Lastly, there is a need to consolidate the efforts and mechanisms established over the years into one multifaceted loss and damage network that will work cohesively and complementarily to address the adverse climate change effects that developing countries face. These efforts include the Warsaw International Mechanism that established the Executive Committee during COP19 in 2013 to enhance knowledge and understanding on comprehensive risk management approaches to loss and damage. They also include the Paris outcome on loss and damage that was added to Article 8 of the Paris Agreement. COP21 set out to establish a clearing house for risk transfer with COP23 launching the Fiji Clearing house for Risk Transfer to help countries design and implement risk transfer approaches. Thereafter, in COP25, the Santiago Network was established to catalyze technical assistance for the implementation of approaches to avert, minimize and address loss and damage. The Glasgow Dialogue in COP26 created a platform for discussions on funding activities between parties, relevant organizations, and stakeholders. COP28 resolved that the UN Office for Disaster Risk Reduction and the UN Office for Project Services would house the Santiago Network Secretariat.The recommendations put forth by the Transitional Committee fail to mention how the above mechanisms will integrate. However, congruency is needed to ensure the success of the loss and damage mechanism. 

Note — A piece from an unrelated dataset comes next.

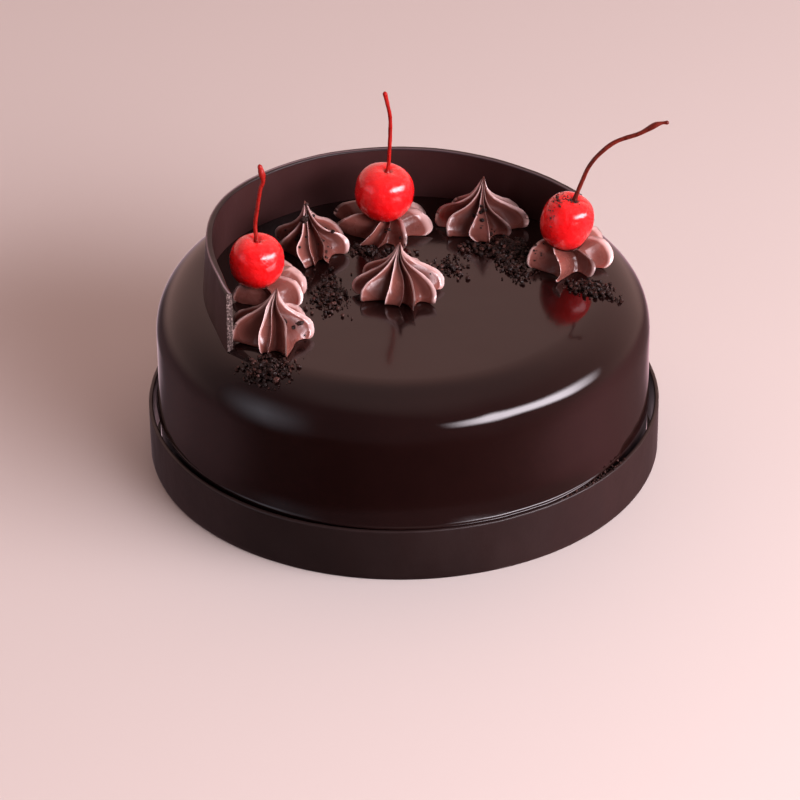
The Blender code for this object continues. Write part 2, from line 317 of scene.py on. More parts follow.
def cherry_paint():
    p = Paint("cherry_skin")
    p.set(
        IOR=1.42,
        Subsurface_Weight=1.0,
        Subsurface_Radius=(0.0062, 0.0004, 0.0003),
        Subsurface_Scale=1.0,
        Specular_IOR_Level=0.25,
        Coat_Weight=1.0,
        Coat_Roughness=0.03,
        Coat_IOR=1.45,
    )
    mottle = p.noise(230.0, 4.0, 0.6)
    skin = p.ramp(mottle, [(0.30, (0.78, 0.007, 0.010)), (0.70, (0.87, 0.015, 0.017))])
    # painted shade: the cherry's lower part darkens towards (0.52, 0.003, 0.005)
    skin = p.blend(p.attribute("painted_underside_shade"), skin, (0.52, 0.003, 0.005))
    # painted shade: the skin darkens towards (0.30, 0.003, 0.003) in the stem's dimple
    p.colour(p.blend(p.attribute("dimple"), skin, (0.30, 0.003, 0.003)))
    p.rough(p.span(p.noise(300.0, 3.0), 0.3, 0.7, 0.20, 0.34))
    slow = p.bump(p.noise(430.0, 2.0), 0.60, 0.0013)
    p.bump(p.noise(1200.0, 2.0), 0.30, 0.0003, slow)
    return p.material


def stem_paint():
    p = Paint("cherry_stem")
    p.set(IOR=1.45, Specular_IOR_Level=0.3, Coat_Weight=0.12, Coat_Roughness=0.12)
    fresh = p.ramp(p.noise(260.0, 4.0), [(0.30, (0.230, 0.0048, 0.0032)), (0.75, (0.520, 0.0110, 0.0075))])
    dried = p.ramp(p.noise(300.0, 4.0), [(0.30, (0.070, 0.0075, 0.0040)), (0.75, (0.190, 0.0190, 0.0110))])
    p.colour(p.blend(p.attribute("brown"), fresh, dried))
    p.rough(p.span(p.noise(600.0, 3.0), 0.3, 0.7, 0.22, 0.40))
    p.bump(p.noise(1100.0, 3.0, stretch=(1, 1, 0.3)), 0.4, 0.0003)
    return p.material


def crumb_paint():
    p = Paint("chocolate_crumb")
    p.set(IOR=1.45, Specular_IOR_Level=0.30)
    own = p.ramp(p.attribute("tone"), [(0.0, (0.008, 0.0028, 0.0020)), (0.70, (0.028, 0.0098, 0.0070)), (1.0, (0.075, 0.029, 0.022))])
    grain = p.ramp(p.noise(1400.0, 4.0), [(0.35, (0.45, 0.45, 0.45)), (0.65, (1.25, 1.25, 1.25))])
    mix = p.tree.nodes.new("ShaderNodeMix")
    mix.data_type, mix.blend_type = "RGBA", "MULTIPLY"
    mix.inputs[0].default_value = 1.0
    p.link(own, mix.inputs[6])
    p.link(grain, mix.inputs[7])
    p.colour(mix.outputs[2])
    p.rough(p.span(p.noise(900.0, 3.0), 0.3, 0.7, 0.28, 0.60))
    p.bump(p.noise(2200.0, 4.0), 0.5, 0.0004)
    return p.material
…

A lot more remains to be done to operationalize the Loss and Damage Fund , but the efforts put in place in the last three decades can catalyze the fund to implementation by further addressing the bottlenecks. If the international community can comprehensively address the above challenges to ensure the fund is up and running, then there is hope for developing countries to receive support to combat the adverse effects of climate change they face.